Monday, January 07, 2008

My Holiday

My X-mas holiday consisted of working for the catering company and dog sitting, 5 dogs. I won't bore you with the catering stuff as I don't have any stories from those gigs. What I will tell you about is my 1st night to feed the dogs.

These are 5 hungry dogs. I had already met them and gone through the feeding instructions with Ron. What I didn't do before the Perry's left town is check the key to make sure it worked. I have a long history of copied keys & front doors & nothing working, apparently, this information is buried somewhere in my subconscious...

Friday evening I was meeting a girlfriend of mine in town for the holiday. My plan was HH with Christine then swing by the doghouse on my way home. Everything was fine & dandy until Christine managed to spill my red wine on me. (Why does time stand still when red wine is in mid-air and taking direct aim at a white shirt?) Needless to say we were done catching up.

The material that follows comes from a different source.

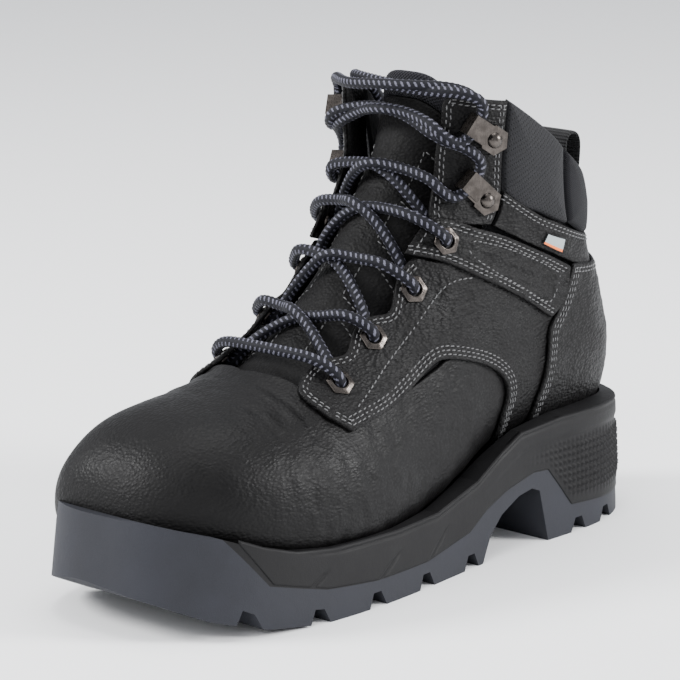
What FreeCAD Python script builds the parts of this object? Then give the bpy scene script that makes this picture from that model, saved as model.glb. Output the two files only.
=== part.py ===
"""Steel toe work boot, left foot, six inch height.

The boot stands on z = 0 with its toe towards -Y and its outer (lateral) side towards +X.
The upper is a set of leather layers over one last: the last is a row of cross sections,
each an egg-shaped curve between a point of the bottom line and a point of the ridge line.
A place on the last is (u, t, side): u runs from the toe round under the foot and up the
back of the shaft, t runs from the bottom or back line (0) up to the ridge (1), and side
is +1 on the outer and -1 on the inner half.  Every upper piece is a region of the last
between two depths, so pieces stay layered when the last is graded to another size.
"""
import FreeCAD, Part
import Sketcher
import math
import os
from FreeCAD import Placement, Rotation, Vector

os.makedirs("parts", exist_ok=True)
doc = FreeCAD.newDocument("work_boot")

# ---------------------------------------------------------------- driving dimensions, mm
SIZES = (
    ("sole_length", 302.0, "outsole, toe to heel"),
    ("ball_width", 115.0, "outsole across the ball of the foot"),
    ("shaft_height", 193.0, "ground to the top of the hook panels"),
    ("leather", 1.7, "upper leather"),
    ("overlay", 1.4, "sewn-on leather overlays"),
    ("lining_cloth", 2.0, "lining with its foam"),
    ("layer_gap", 0.3, "clearance between layers of the upper"),
    ("toe_steel", 1.7, "wall of the toe cap"),
    ("stiffener", 1.6, "heel stiffener board"),
    ("lug_depth", 6.0, "tread depth"),
    ("lug_gap", 9.0, "gap between two lugs"),
    ("footbed_foam", 4.0, "footbed"),
    ("insole_card", 2.2, "insole board"),
    ("lace_round", 4.6, "lace diameter"),
    ("aglet_tube", 5.0, "aglet diameter"),
    ("aglet_length", 22.0, "aglet length"),
    ("eyelet_bore", 6.3, "eyelet hole"),
    ("eyelet_flat", 10.6, "eyelet flange across flats"),
    ("eyelet_flange", 0.7, "eyelet flange thickness"),
    ("eyelet_barrel", 0.5, "eyelet barrel wall"),
    ("hook_base", 11.0, "lace hook base across flats"),
    ("hook_metal", 1.2, "lace hook metal"),
    ("hook_mouth", 5.4, "lace hook clear mouth"),
    ("hook_plate", 9.0, "lace hook plate width"),
    ("rivet_head", 6.6, "hook rivet head"),
    ("rivet_crown", 1.8, "hook rivet head height"),
    ("rivet_shank", 3.0, "hook rivet shank"),
    ("webbing", 1.6, "pull loop webbing thickness"),
    ("loop_width", 22.0, "pull loop webbing width"),
    ("loop_rise", 20.0, "pull loop above its seam"),
    ("label_width", 15.0, "woven label"),
    ("label_height", 9.0, "woven label"),
    ("label_cloth", 0.7, "woven label thickness"),
    ("tongue_foam", 7.0, "tongue padding"),
    ("gusset_leather", 1.0, "tongue gusset"),
)
sheet = doc.addObject("Spreadsheet::Sheet", "Sizes")
for line, (alias, value, meaning) in enumerate(SIZES, start=1):
    sheet.set("A%d" % line, str(value))
    sheet.set("B%d" % line, meaning)
    sheet.setAlias("A%d" % line, alias)
doc.recompute()


def size(alias):
    return float(sheet.get(alias))


# the sample size that the last and the sole are drawn at; grading scales each direction
SAMPLE_LENGTH, SAMPLE_WIDTH, SAMPLE_HEIGHT = 302.0, 115.0, 193.0
along = size("sole_length") / SAMPLE_LENGTH
across = size("ball_width") / SAMPLE_WIDTH
up = size("shaft_height") / SAMPLE_HEIGHT
gap = size("layer_gap")

# ---------------------------------------------------------------- the last
# bottom y, z; ridge y, z; half width outer, inner; place of the widest point; corner
# fullness below, above; centre x
LAST = (
    (-141.0, 40, -141.0, 40, 0, 0, .45, 2.2, 2.2, -8),
    (-138.5, 30, -138.0, 58, 24, 22, .45, 2.2, 2.3, -8),
    (-128.0, 24, -126.0, 72, 39, 32, .42, 2.3, 2.4, -6.5),
    (-111.0, 20, -108.0, 80, 49, 40, .38, 2.5, 2.4, -4),
    (-90.0, 17, -86.0, 84, 53, 45, .34, 2.7, 2.3, -1),
    (-66.0, 15, -64.0, 90, 55, 48, .30, 2.8, 2.1, 0),
    (-38.0, 15, -43.0, 102, 54, 48, .27, 2.8, 1.9, 0),
    (-8.0, 17, -24.0, 119, 49, 46, .26, 2.8, 1.85, 0),
    (25.0, 27, -8.0, 136, 45, 43.5, .27, 2.7, 1.9, 0),
    (60.0, 37.5, 2.0, 151, 41.7, 40.8, .34, 2.5, 2.05, 0),
    (98.0, 38.5, 8.0, 163, 39.6, 39.6, .42, 2.4, 2.2, 0),
    (131.0, 43, 12.0, 174, 38.2, 38.2, .46, 2.3, 2.35, 0),
    (140.0, 65, 13.5, 182, 38.2, 38.2, .48, 2.3, 2.5, 0),
    (132.0, 94, 14.5, 190, 38.8, 38.8, .50, 2.3, 2.5, 0),
    (123.8, 124, 15.5, 198, 39.3, 39.3, .50, 2.3, 2.5, 0),
    (119.8, 162, 16.5, 212, 40.3, 40.3, .50, 2.3, 2.5, 0),
)
STEPS = len(LAST) - 1
# middle of the boot's box in plan, in the sample size
BOX_MIDDLE = (2.55, 0.65)
RING = 48


def bends(values):
    """Second differences of the natural cubic spline through evenly spaced values."""
    count = len(values)
    lower, right = [0.0] * count, [0.0] * count
    for i in range(1, count - 1):
        pivot = 4.0 - lower[i - 1]
        lower[i] = 1.0 / pivot
        change = 6.0 * (values[i - 1] - 2.0 * values[i] + values[i + 1])
        right[i] = (change - right[i - 1]) / pivot
    bend = [0.0] * count
    for i in range(count - 2, 0, -1):
        bend[i] = right[i] - lower[i] * bend[i + 1]
    return bend


COLUMNS = [[row[k] for row in LAST] for k in range(len(LAST[0]))]
BENDS = [bends(column) for column in COLUMNS]


def station(u):
    """The ten section values at u, by the natural cubic spline, graded to size."""
    place = min(max(u, 0.0), 1.0) * STEPS
    i = min(int(place), STEPS - 1)
    b = place - i
    a = 1.0 - b
    row = [
        a * c[i] + b * c[i + 1] + ((a ** 3 - a) * d[i] + (b ** 3 - b) * d[i + 1]) / 6.0
        for c, d in zip(COLUMNS, BENDS)
    ]
    for k, grade in enumerate((along, up, along, up, across, across)):
        row[k] *= grade
    row[9] *= across
    return row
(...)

Now off to feed the herd of hungry dogs. Get to the house and it's pitch dark. Thanks Ron for NOT leaving the porch light on. Fumble for the key start feeling around for the doorknob. Turn key, nothing. Wiggle key, nothing. Curse key, nothing. Finally, some movement...oh, that's the direction to lock the door, not unlock. First F-bomb dropped while being serenaded by hungry dogs. Call Ron (I'm real grumpy at this point), did you check this key? He says, yeah, it should work, but if not walk to the side of the house and the gate door is held by a sandbag you should be able to move it if you push hard enough. Did I mention the outfit I was wearing? Well, my cute fitted jeans with snake skin heels. This is not an outfit meant for 'off-roading.' Just to give you a better picture.

I try to move sandbag...again, nothing. I look at the gate and think I can scale this thing. I climb it heels and all. Get to the top assess the situation and make sure the dogs aren't the protective kind. All's clear in the backyard...start to go down the other side. Wait there's a nail caught in the crotch of my jeans. Another F-bomb is dropped. Do a little maneuvering and jeans are cleared. Now I'm in the backyard. Let's just say they could stand to level the yard a little or post a sign saying- you may not want to wear your cute high heels in yard...just a thought.

Now I've made it to the back door. I opt to stick my hand through the doggie door to triple check these aren't protective dogs. Nothing. Alright, I'm now crawling through the doggie door (this ain't my first rodeo...I have crawled through a doggie door before). Whew! I'm finally in.

Now it's the sprint to feed 5 dogs, keep them separated and I don't know what else. I'm real sure it looked like a 3 ring circus going on. I'm starting to relax a bit and think yippee, Ron showed me how to use the tv...I can enjoy some cable. This I considered an evening of luxury. Right, minus the fact I can't get the tv on. More F-bombs are dropped. Now, I think I will just relax on the comfy looking couch.

Let me explain this comfy looking couch. It's L-shaped and wide with some strange looking plastic runner thing on it. I think this is some nifty thing to keep the dogs from getting on it. OH, and nifty that little plastic thing was. I decide to fall into the couch without moving nifty plastic thing because I'm that lazy. This proves to be a poor decision on my part. I take the Nestea plunge into the couch. Oh, sh$t, f***, damn. This nifty plastic thing is shocking the hell out of my backside. WTF??? I can't even begin to explain the curse words flying out of my mouth and the worst part is the way I fell into the couch did not make for an easy get-off the couch movement. Everywhere I touch to lift myself up gets shocked. OH, DEAR LORD...it was like a butt/pet taser thing. I literally was going into cardiac arrest trying to free myself of this nifty little plastic thing.

When I was finally standing again I announced to the dogs my day sucked!!!